India does not lack talent, technology, or intent. What it needs now is a coherent legal response that aligns digital innovation with democratic safeguards. The future of cyberlaw depends not just on catching up but staying ahead.
FAQs (Frequently Asked Questions)
Q1.Which legal provisions currently apply to AI-driven cyber offences in India?
There is no dedicated law for AI-related offences. Most crimes are dealt with under the Information Technology Act, 2000, along with applicable provisions from the Bhartiya Nyay Sanhita 2023. However, these laws were not designed with AI in mind and often fall short in addressing emerging threats like deepfakes and algorithmic phishing.
Q2. Are deepfakes illegal in India?
Deepfakes are not explicitly criminalised under Indian law. However, depending on context, they may attract charges under laws related to defamation, obscenity (Section 67 IT Act), impersonation, or cyberstalking. The lack of a dedicated provision leaves significant legal grey areas.
Q3. Can AI-generated evidence be used in Indian courts?
However, its admissibility is governed by the conditions outlined in Section 63 of the Bhartiya Sakshya Adhiniyam, 2023, which pertains to electronic evidence.
The key challenge lies in establishing authenticity, chain of custody, and expert validation when the evidence is AI-generated or processed.

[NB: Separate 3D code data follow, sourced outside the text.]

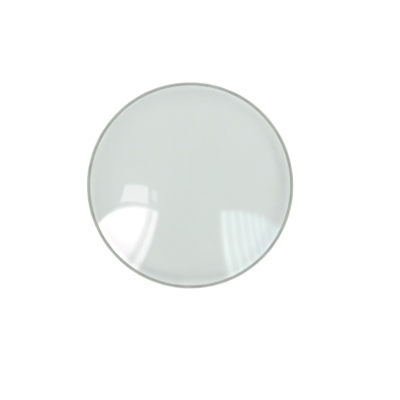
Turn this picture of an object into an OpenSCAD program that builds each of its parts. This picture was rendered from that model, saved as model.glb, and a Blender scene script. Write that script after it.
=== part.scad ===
// Laboratory watch glass: one shallow round dish of pressed soda-lime glass with a ground edge.
// The origin is the lowest point of the convex underside, +Z is the dish's axis, and the hollow faces up.
// All sizes are in millimetres.

/* [Dish] */
// Outside diameter of the glass
glass_d = 100; // [60:1:130]
// Thickness of the wall, measured square to the curve
wall_t = 1.6; // [1.4:0.1:3]
// Radius of the sphere that the convex underside follows
curve_r = 120; // [105:1:180]

/* [Ground edge] */
// Width of the flat ring ground on top of the rim
land_w = 1.5; // [0.8:0.1:1.6]
// Width of the bevel that breaks the rim's upper outer corner
top_bevel = 0.15; // [0.05:0.05:0.2]
// Depth of the bevel that breaks the rim's lower outer corner
low_bevel = 0.1; // [0.05:0.05:0.15]

/* [Hidden] */
$fn = 256;
glass_r = glass_d / 2;
// The underside and the hollow are concentric spheres, so the wall is even.
hollow_r = curve_r - wall_t;
// Height of the ground ring, where the hollow's sphere has widened to the ring's inner edge
land_z = curve_r - sqrt(hollow_r * hollow_r - (glass_r - land_w) * (glass_r - land_w));
// Height at which the underside's sphere reaches the rim
edge_z = curve_r - sqrt(curve_r * curve_r - glass_r * glass_r);
// Slope of the underside at the rim, and the direction half way between it and the upright edge
edge_slope = asin(glass_r / curve_r);
bevel_angle = (edge_slope + 90) / 2;
// Side of the square that cuts each bevel away
cutter = 4;

// Removes what lies to the lower right of a line at the given angle through the given point
module corner_cut(x, y, angle) {
    translate([x, y])
        rotate(angle)
            translate([-cutter / 2, -cutter])
                square(cutter);
}

// Half of the dish's section, on the +X side of its axis
module half_section() {
    difference() {
        intersection() {
            translate([0, curve_r])
                circle(r = curve_r);
            square([glass_r, land_z]);
        }
        translate([0, curve_r])
            circle(r = hollow_r);
        corner_cut(glass_r - top_bevel, land_z, 135);
        corner_cut(
            glass_r - low_bevel * sin(bevel_angle),
            edge_z + low_bevel * cos(bevel_angle),
            bevel_angle
        );
    }
}

module watch_glass() {
    color([0.80, 0.87, 0.83, 0.6])
        rotate_extrude()
            half_section();
}

watch_glass();
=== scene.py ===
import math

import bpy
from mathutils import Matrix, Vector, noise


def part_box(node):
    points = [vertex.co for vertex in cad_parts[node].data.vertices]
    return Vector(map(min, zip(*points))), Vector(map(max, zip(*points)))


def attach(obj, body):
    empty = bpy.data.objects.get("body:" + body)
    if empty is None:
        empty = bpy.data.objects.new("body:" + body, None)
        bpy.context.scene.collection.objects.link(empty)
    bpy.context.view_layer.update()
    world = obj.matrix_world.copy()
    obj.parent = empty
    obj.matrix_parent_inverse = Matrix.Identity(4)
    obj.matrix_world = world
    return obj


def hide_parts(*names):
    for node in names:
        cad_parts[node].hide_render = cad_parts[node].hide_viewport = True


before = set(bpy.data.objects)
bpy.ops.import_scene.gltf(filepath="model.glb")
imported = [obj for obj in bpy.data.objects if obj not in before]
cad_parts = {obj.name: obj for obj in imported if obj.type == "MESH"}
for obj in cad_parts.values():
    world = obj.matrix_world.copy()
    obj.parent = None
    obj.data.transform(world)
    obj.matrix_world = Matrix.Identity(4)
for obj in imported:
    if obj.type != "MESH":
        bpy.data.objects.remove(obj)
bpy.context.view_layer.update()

# Looks of a laboratory watch glass: a shallow spherical dish of faintly grey-green soda-lime glass with a
# ground rim. Metres, +Z up, hollow upwards, the lowest point of the underside at the origin.

NODE = "watch_glass"
LOW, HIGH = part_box(NODE)

# Sizes of the dish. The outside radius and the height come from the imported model.
GLASS_R = (HIGH[0] - LOW[0]) / 2
RIM_Z = HIGH[2]
CURVE_R = 0.120
WALL = 0.0016
HOLLOW_R = CURVE_R - WALL
LAND = 0.0015
ARRIS = 0.00012
EDGE_Z = CURVE_R - math.sqrt(CURVE_R ** 2 - GLASS_R ** 2)
EDGE_SLOPE = math.degrees(math.asin(GLASS_R / CURVE_R))

# The lower arris is an arc up to the edge: how far its centre is above the sharp corner, and how many degrees
# it starts below the slope of the underside. 90 would start it tangent to the underside.
LOW_ARRIS_RISE = 0.9 * ARRIS
LOW_ARRIS_TURN = 80

# Fineness of the lathed mesh. Its rings on the edge and on the land are at shares of the edge's height and of
# the land's width. Where the mesh turns by more than CRISP_ANGLE degrees, it stays crisp.
SPOKES = 320
RINGS = 44
ARRIS_STEPS = 6
EDGE_RINGS = (0.3, 0.5, 0.7)
LAND_RINGS = (0.25, 0.5, 0.75, 0.95)
CRISP_ANGLE = 20

# Slow waviness of the pressed faces: height and length of its waves, the power of the distance from the axis
# with which they die out towards the rim, and a seed for each face
WAVE_H = 0.000006
WAVE_L = 0.020
WAVE_FADE = 8
UNDER_SEED = 1
HOLLOW_SEED = 2

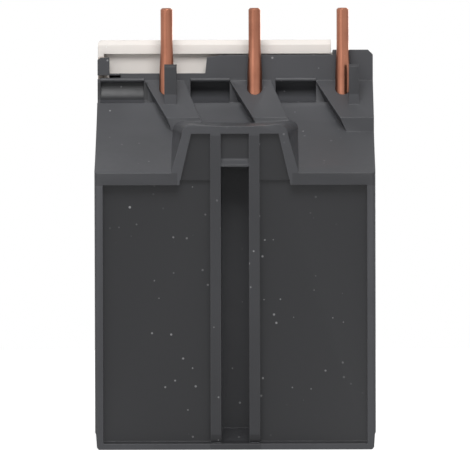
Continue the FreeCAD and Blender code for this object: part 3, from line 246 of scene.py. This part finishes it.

Q4. How do jurisdiction issues complicate AI-related cybercrime cases?
AI crimes often involve cross-border elements data hosted overseas, bots operating globally, or victims in multiple jurisdictions. This creates enforcement hurdles, especially in the absence of swift mutual legal assistance treaties (MLATs) or real-time cooperation mechanisms. Section 75 of the IT Act provides limited extraterritorial reach but is hard to implement without international alignment.